>> BEGIN

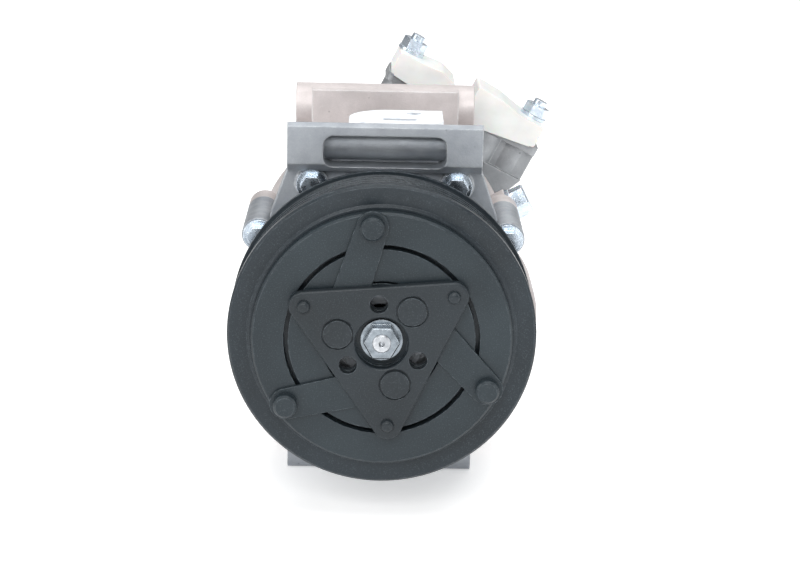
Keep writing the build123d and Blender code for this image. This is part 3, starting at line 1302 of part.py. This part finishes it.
with BuildPart() as drive_shaft:
    with BuildSketch(Plane.XY):
        band(0, THREAD_R, SHAFT_TIP, RECESS_FLOOR)
        band(0, STUB_R, RECESS_FLOOR, SHAFT_SHOULDER)
        band(0, SHAFT_R, SHAFT_SHOULDER, REAR_BEARING_FRONT - 3)
        band(0, SHAFT_REAR_R, REAR_BEARING_FRONT - 3, SHAFT_END)
    revolve(axis=Axis.Y)
    chamfer(drive_shaft.faces().sort_by(Axis.Y)[0].edges(), 0.5)
    chamfer(drive_shaft.faces().sort_by(Axis.Y)[-1].edges(), 0.8)
    # centre drill in the front end
    with BuildSketch(across(SHAFT_TIP + 3)):
        Circle(1.2)
    extrude(amount=4, mode=Mode.SUBTRACT)
save(drive_shaft, "drive_shaft")

with BuildPart() as lug_rotor:
    with BuildSketch(Plane.XY):
        band(SHAFT_R + SEAT, ROTOR_R, ROTOR_FRONT, ROTOR_BACK)
        band(SHAFT_R + SEAT, SHAFT_R + 4, ROTOR_BACK, ROTOR_BACK + 1.5)
    revolve(axis=Axis.Y)
    # two hinge ears with a slot for the pin
    for side in (-1, 1):
        inner_x = side * (ARM_HALF + 0.3)
        with BuildSketch(Plane.YZ.offset(inner_x if side > 0 else inner_x - EAR_PLATE)):
            with Locations(((ROTOR_BACK + HINGE_Y + 5) / 2 - 1, HINGE_Z)):
                RectangleRounded(HINGE_Y + 7 - ROTOR_BACK, 17, 3)
            with Locations(Location((HINGE_Y, HINGE_Z, 0), (0, 0, 1), 60)):
                SlotOverall(2 * HINGE_R + 5, 2 * HINGE_R + 2 * RUN, mode=Mode.SUBTRACT)
        extrude(amount=EAR_PLATE)
    # balance pocket opposite the hinge
    with BuildSketch(across(ROTOR_BACK)):
        with Locations((0, -26)):
            RectangleRounded(26, 9, 3)
    extrude(amount=3, mode=Mode.SUBTRACT)
save(lug_rotor, "lug_rotor")

with BuildPart() as hinge_pin:
    with BuildSketch(Plane.YZ.offset(-ARM_HALF - EAR_PLATE - 1)):
        with Locations((HINGE_Y, HINGE_Z)):
            Circle(HINGE_R)
    extrude(amount=2 * (ARM_HALF + EAR_PLATE + 1))
save(hinge_pin, "hinge_pin")

with BuildPart() as pivot_sleeve:
    with BuildSketch(Plane.XY):
        band(SHAFT_R + RUN, SLEEVE_R, SLEEVE_FRONT, SLEEVE_BACK)
    revolve(axis=Axis.Y)
    with BuildSketch(Plane.YZ.offset(-TRUNNION_TIP)):
        with Locations((WOBBLE_Y, 0)):
            Circle(TRUNNION_R)
    extrude(amount=2 * TRUNNION_TIP)
    with BuildSketch(across(SLEEVE_BACK)):
        Circle(SHAFT_R + RUN)
    extrude(amount=SLEEVE_BACK - SLEEVE_FRONT, mode=Mode.SUBTRACT)
save(pivot_sleeve, "pivot_sleeve")

with BuildPart() as swash_journal:
    with BuildSketch(WOBBLE_PLANE.offset(-JOURNAL_LIP)):
        Circle(PLATE_BORE_R + 1.6)
    extrude(amount=JOURNAL_LIP - PLATE_HALF - 0.1)
    with BuildSketch(WOBBLE_PLANE.offset(-JOURNAL_LIP)):
        Circle(PLATE_BORE_R - RUN)
    extrude(amount=JOURNAL_LIP + JOURNAL_FRONT)
    with BuildSketch(WOBBLE_PLANE.offset(PLATE_HALF + 0.1)):
        Circle(JOURNAL_FLANGE_R)
    extrude(amount=JOURNAL_FRONT - PLATE_HALF - 0.1)
    # arm that reaches forward to the hinge pin
    with BuildSketch(Plane.YZ.offset(-ARM_HALF)):
        with Locations((HINGE_Y, HINGE_Z)):
            Circle(HINGE_R + 3)
        with BuildLine():
            Polyline(
                (HINGE_Y - 1, HINGE_Z + 6 - 0.2),
                (WOBBLE_Y - JOURNAL_FRONT + 4, HINGE_Z - 1),
                (WOBBLE_Y - JOURNAL_FRONT + 3, HINGE_Z - 11),
                (HINGE_Y - 1, HINGE_Z - 6 + 0.2),
                close=True,
            )
        make_face()
    extrude(amount=2 * ARM_HALF)
    with BuildSketch(Plane.YZ.offset(-ARM_HALF)):
        with Locations((HINGE_Y, HINGE_Z)):
            Circle(HINGE_R + SEAT)
    extrude(amount=2 * ARM_HALF, mode=Mode.SUBTRACT)
    # bore that clears the leaning sleeve, and the trunnion holes
    with BuildSketch(WOBBLE_PLANE.offset(-JOURNAL_LIP - 1)):
        Circle(JOURNAL_BORE_R)
    extrude(amount=JOURNAL_LIP + JOURNAL_FRONT + 2, mode=Mode.SUBTRACT)
    with BuildSketch(Plane.YZ.offset(-TRUNNION_TIP - 2)):
        with Locations((WOBBLE_Y, 0)):
            Circle(TRUNNION_R + SEAT)
    extrude(amount=2 * TRUNNION_TIP + 4, mode=Mode.SUBTRACT)
save(swash_journal, "swash_journal")

SPRING_LENGTH = SLEEVE_FRONT - ROTOR_BACK - 1.5 - 2 * SPRING_WIRE_R - 0.4
SPRING_START = ROTOR_BACK + 1.5 + SPRING_WIRE_R + 0.2

with BuildPart() as destroke_spring:
    with BuildLine() as coil_line:
        Helix(
            pitch=SPRING_LENGTH / SPRING_TURNS,
            height=SPRING_LENGTH,
            radius=SPRING_R,
            center=(0, SPRING_START, 0),
            direction=(0, 1, 0),
        )
    with BuildSketch(Plane(origin=coil_line.line @ 0, z_dir=coil_line.line % 0)):
        Circle(SPRING_WIRE_R)
    sweep()
save(destroke_spring, "destroke_spring")

with BuildPart() as thrust_rollers:
    for k in range(16):
        angle = k * 360 / 16
        x, z = polar(THRUST_CIRCLE_R - 3, angle)
        outward = (cos(radians(angle)), 0, sin(radians(angle)))
        start = (x, ROTOR_FRONT - RUN - ROLLER_R, z)
        with BuildSketch(Plane(origin=start, x_dir=(0, 1, 0), z_dir=outward)):
            Circle(ROLLER_R)
        extrude(amount=6)
save(thrust_rollers, "thrust_rollers")

with BuildPart() as shaft_bearings:
    with BuildSketch(Plane.XY):
        band(SHAFT_R + RUN, FRONT_BEARING_R, FRONT_BEARING_FRONT, FRONT_BEARING_BACK)
        band(SHAFT_REAR_R + RUN, REAR_BEARING_R, REAR_BEARING_FRONT, REAR_BEARING_BACK)
        band(
            THRUST_CIRCLE_R - 4.5,
            THRUST_CIRCLE_R + 4.5,
            CAVITY_FRONT,
            ROTOR_FRONT - 2 * RUN - 2 * ROLLER_R,
        )
    revolve(axis=Axis.Y)
save(shaft_bearings, "shaft_bearings")

with BuildPart() as shaft_seal:
    with BuildSketch(Plane.XY):
        band(SHAFT_R + 3, NOSE_BORE_R, SEAL_FRONT, SEAL_BACK)
        band(SHAFT_R + RUN, SHAFT_R + 3, SEAL_FRONT + 4, SEAL_FRONT + 6)
        band(SHAFT_R + RUN, SHAFT_R + 3, SEAL_BACK - 3, SEAL_BACK)
    revolve(axis=Axis.Y)
save(shaft_seal, "shaft_seal")

# ======================= wobble plate, guide, rods and pistons =======================
with BuildPart() as wobble_plate:
    with BuildSketch(WOBBLE_PLANE.offset(-PLATE_HALF)):
        Circle(PLATE_R)
        Circle(PLATE_BORE_R, mode=Mode.SUBTRACT)
    extrude(amount=2 * PLATE_HALF)
    with Locations(WOBBLE_PLANE):
        with Locations(*[(*polar(SOCKET_CIRCLE_R, angle), 0) for angle in CYLINDER_ANGLES]):
            Sphere(ROD_BALL_R + RUN, mode=Mode.SUBTRACT)
    # notch for the guide pin
    with BuildSketch(Plane.XY.offset(-PLATE_R - 1)):
        with Locations((0, WOBBLE_Y - (PLATE_R - 3) * sin(radians(TILT)))):
            Circle(2)
    extrude(amount=9, mode=Mode.SUBTRACT)
save(wobble_plate, "wobble_plate")

PIN_Y = WOBBLE_Y - PIN_BALL_CIRCLE_R * sin(radians(TILT))
PIN_Z = -PIN_BALL_CIRCLE_R * cos(radians(TILT))

with BuildPart() as guide_pin:
    with Locations((0, PIN_Y, PIN_Z)):
        Sphere(PIN_BALL_R)
    with BuildSketch(Plane.XY.offset(-PLATE_R + 0.4)):
        with Locations((0, WOBBLE_Y - (PLATE_R - 3) * sin(radians(TILT)))):
            Circle(2 - SEAT)
    extrude(amount=7)
save(guide_pin, "guide_pin")

with BuildPart() as guide_rail:
    with BuildSketch(Plane.XY.offset(-RAIL_FLOOR)):
        with Locations((0, (RAIL_FRONT + HOUSING_JOINT) / 2)):
            Rectangle(2 * RAIL_HALF - 2 * SEAT, HOUSING_JOINT - RAIL_FRONT - 2 * SEAT)
    extrude(amount=RAIL_FLOOR - 41)
    with BuildSketch(Plane.XY.offset(PIN_Z - PIN_BALL_R - 0.4)):
        with Locations((0, (RAIL_FRONT + HOUSING_JOINT) / 2)):
            Rectangle(2 * PIN_BALL_R + 2 * GUIDE_GAP, HOUSING_JOINT - RAIL_FRONT + 2)
    extrude(amount=10, mode=Mode.SUBTRACT)
save(guide_rail, "guide_rail")

for number, angle in enumerate(CYLINDER_ANGLES, start=1):
    ball = WOBBLE_PLANE.from_local_coords((*polar(SOCKET_CIRCLE_R, angle), 0))
    lift = ball.Y - WOBBLE_Y
    seat_y = PISTON_BALL_Y + lift
    top = PISTON_TOP + lift
    with BuildPart() as rod:
        with BuildSketch(Plane(origin=(ball.X, ball.Y, ball.Z), x_dir=(1, 0, 0), z_dir=(0, 1, 0))):
            Circle(ROD_R)
        extrude(amount=seat_y - ball.Y)
        with Locations((ball.X, ball.Y, ball.Z)):
            Sphere(ROD_BALL_R)
        with Locations((ball.X, seat_y, ball.Z)):
            Sphere(PISTON_BALL_R)
    save(rod, f"rod_{number}")
    with BuildPart() as piston:
        with BuildSketch(Plane(origin=(ball.X, top, ball.Z), x_dir=(1, 0, 0), z_dir=(0, -1, 0))):
            Circle(PISTON_R)
        extrude(amount=PISTON_LENGTH)
        with BuildSketch(Plane(origin=(ball.X, top - CROWN, ball.Z), x_dir=(1, 0, 0), z_dir=(0, -1, 0))):
            Circle(PISTON_R - PISTON_WALL)
            Circle(PISTON_BALL_R + 2.6, mode=Mode.SUBTRACT)
        extrude(amount=PISTON_LENGTH, mode=Mode.SUBTRACT)
        with BuildSketch(Plane(origin=(ball.X, seat_y - 3.4, ball.Z), x_dir=(1, 0, 0), z_dir=(0, -1, 0))):
            Circle(PISTON_R - PISTON_WALL)
        extrude(amount=PISTON_LENGTH, mode=Mode.SUBTRACT)
        with Locations((ball.X, seat_y, ball.Z)):
            Sphere(PISTON_BALL_R + RUN, mode=Mode.SUBTRACT)
        # ring groove round the crown
        with BuildSketch(Plane(origin=(ball.X, top - 3, ball.Z), x_dir=(1, 0, 0), z_dir=(0, -1, 0))):
            Circle(PISTON_R + 1)
            Circle(PISTON_R - 1, mode=Mode.SUBTRACT)
        extrude(amount=1.5, mode=Mode.SUBTRACT)
    save(piston, f"piston_{number}")
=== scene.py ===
import math

import bpy
from mathutils import Matrix, Vector


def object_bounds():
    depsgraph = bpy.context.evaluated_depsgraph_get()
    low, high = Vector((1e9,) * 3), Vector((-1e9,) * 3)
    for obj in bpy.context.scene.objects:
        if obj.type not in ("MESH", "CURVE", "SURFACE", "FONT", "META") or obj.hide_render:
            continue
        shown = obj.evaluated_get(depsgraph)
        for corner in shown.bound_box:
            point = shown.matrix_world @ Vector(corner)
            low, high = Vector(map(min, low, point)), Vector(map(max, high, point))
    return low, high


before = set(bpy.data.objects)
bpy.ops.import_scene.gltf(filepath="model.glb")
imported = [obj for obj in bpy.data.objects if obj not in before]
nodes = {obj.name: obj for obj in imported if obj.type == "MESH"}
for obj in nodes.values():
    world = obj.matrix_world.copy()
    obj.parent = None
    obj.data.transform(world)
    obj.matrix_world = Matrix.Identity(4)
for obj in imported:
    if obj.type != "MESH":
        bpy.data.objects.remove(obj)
cad_low, cad_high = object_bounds()

MM = 0.001


# ======================= material kit =======================
def linear(code):
    """Scene-linear colour of a #rrggbb code."""
    out = []
    for k in (0, 2, 4):
        c = int(code[k : k + 2], 16) / 255
        out.append(c / 12.92 if c <= 0.04045 else ((c + 0.055) / 1.055) ** 2.4)
    return (*out, 1.0)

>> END

◆ Direction
Reproduce the lines exactly, taking as the first line the one with "Circle(PISTON_R - 1, mode=Mode.SUBTRACT)" and as the last line the one with "cad_low, cad_high = object_bounds()", and include nothing else.

◆ Expected output
            Circle(PISTON_R - 1, mode=Mode.SUBTRACT)
        extrude(amount=1.5, mode=Mode.SUBTRACT)
    save(piston, f"piston_{number}")
=== scene.py ===
import math

import bpy
from mathutils import Matrix, Vector


def object_bounds():
    depsgraph = bpy.context.evaluated_depsgraph_get()
    low, high = Vector((1e9,) * 3), Vector((-1e9,) * 3)
    for obj in bpy.context.scene.objects:
        if obj.type not in ("MESH", "CURVE", "SURFACE", "FONT", "META") or obj.hide_render:
            continue
        shown = obj.evaluated_get(depsgraph)
        for corner in shown.bound_box:
            point = shown.matrix_world @ Vector(corner)
            low, high = Vector(map(min, low, point)), Vector(map(max, high, point))
    return low, high


before = set(bpy.data.objects)
bpy.ops.import_scene.gltf(filepath="model.glb")
imported = [obj for obj in bpy.data.objects if obj not in before]
nodes = {obj.name: obj for obj in imported if obj.type == "MESH"}
for obj in nodes.values():
    world = obj.matrix_world.copy()
    obj.parent = None
    obj.data.transform(world)
    obj.matrix_world = Matrix.Identity(4)
for obj in imported:
    if obj.type != "MESH":
        bpy.data.objects.remove(obj)
cad_low, cad_high = object_bounds()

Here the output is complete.